Lilia is representative of a type, and not full-blooded, so I ultimately gave her a pass.  After awhile of thinking about it.  Plus, I'd sit down next to her in a coffeeshop...

But all the characters are this way.  They're representative, and many of them come off far worse than she.  There's the aforementioned mother who threw her young child out the window...which was closed, by the way.  And she left the child in the winter snow to freeze, too.  Luckily that didn't happen--the freezing, I mean. 

Then there's the detective father who is the real obsessive of the book.  He leaves his wife and daughter for weeks, months and, yes, years at a time, to track down Lilia and her father, long after her abduction ceased to be worth tracking down.  (She's in her 20s, and plus she was better off away from the free-throwing mother.)  This guy's wife leaves him, then he leaves his 15-year old daughter alone as he again obsessively tracks Lilia down.  Ultimately he ends up returning to his young daughter for a short time, but then he leaves again and disappears forever from her life.  It's possible he commits suicide somewhere. 

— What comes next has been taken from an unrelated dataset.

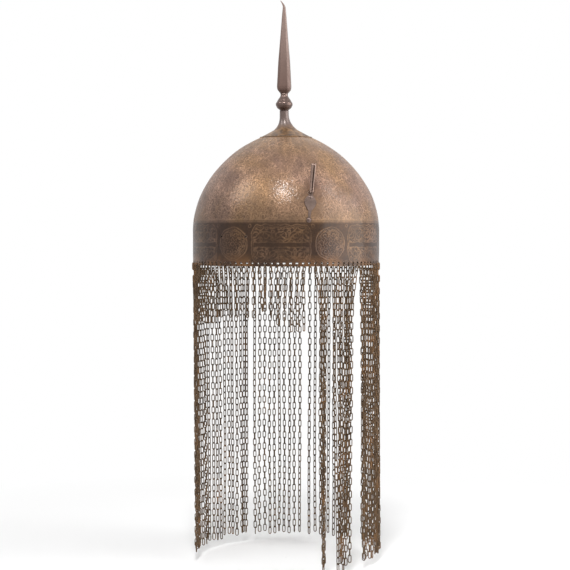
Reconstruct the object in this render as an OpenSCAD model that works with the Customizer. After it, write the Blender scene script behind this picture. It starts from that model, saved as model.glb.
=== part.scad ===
// Kulah khud: a steel dome helmet with a four-sided spike, a plume socket and a curtain of hanging chains.
// Millimetres. The origin is the centre of the opening, on the plane of the rim. Up is +Z, the brow faces -Y.

/* [Bowl] */
// Outer radius of the bowl at its rim
rim_r = 100; // [92:1:108]
// Height of the upright wall, up to where the dome turns in
wall_h = 36; // [32:1:40]
// Radius of the shoulder's arc, in a section through the axis
shoulder_r = 94; // [90:1:98]
// Angle that the shoulder turns before the flatter crown takes over
shoulder_turn = 28; // [25:1:31]
// Radius of the crown's arc, in a section through the axis
crown_r = 124; // [118:1:130]
// Thickness of the steel sheet
sheet = 1.6; // [1.3:0.1:1.7]

/* [Finial] */
// Radius of the flared foot where it meets the dome
foot_r = 27.6; // [24:0.2:30]
// Radius of the foot's upright stem
stem_r = 4.7; // [4.2:0.1:5.2]
// Length of the foot, from the dome's top to the knop
foot_h = 22.2; // [20:0.2:26]
// Widest radius of the turned knop
knop_r = 8.9; // [8:0.1:10]
// Height of the turned knop
knop_h = 19; // [17:0.5:22]
// Length of the blade above the knop
blade_l = 98; // [80:1:110]
// Half width of the blade's flats at their widest
blade_half = 7.2; // [6:0.1:8]
// How far the blade's bent tip leans over
tip_lean = 4; // [2:0.5:5]
// Angle of the blade's broad face from the brow, around the axis
blade_turn = 25; // [0:5:45]
// Radius of the tang that runs down through the knop, the foot and the bowl
tang_r = 1.8; // [1.5:0.1:1.8]

/* [Plume socket] */
// Angle of each plume socket from the brow, around the axis
plume_turn = 48; // [44:1:54]
// Lean of the socket toward the back of the head
plume_cant = 8; // [0:1:10]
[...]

This girl, his daughter, quits school, which he doesn't notice, and eventually befriends Lilia, and then her ex- (who Lilia leaves at the beginning and who tracks her down in Montreal, in a fashion, but he actually latches on to this guy's grown-up daughter, kinda gets obsessed with her for two weeks and never really seems that intent to find Lilia...) and then she becomes a stripper, learns something even more unsettling about her father, and then kills herself.

She's the real victim here.

The above paragraph may make the book sound like a soap opera, but it's really not.  In lesser, untalented hands, this would have been a real mess, and worthy of mockery and lampooning--but it's in great hands, and really stylishly and compactly written.  It's not my kind of book, normally, but there's huge buzz right now about Emily St. John Mandel's Station Eleven, so I wanted to read her early stuff first.  I also read a couple of her online articles--one about NYC's reaction to Ebola before the doctor got sick there--and those were very well-written as well.

You've got to read this one.  For the writing.  For the interweaving structure.  For what it says about those who leave.  And for what it shows about those who are left.

It's well-constructed, a bit haunting and lyrical, and it'll stay with you.  It'll resonate.

And, oh yeah--Don't go to Montreal in the winter.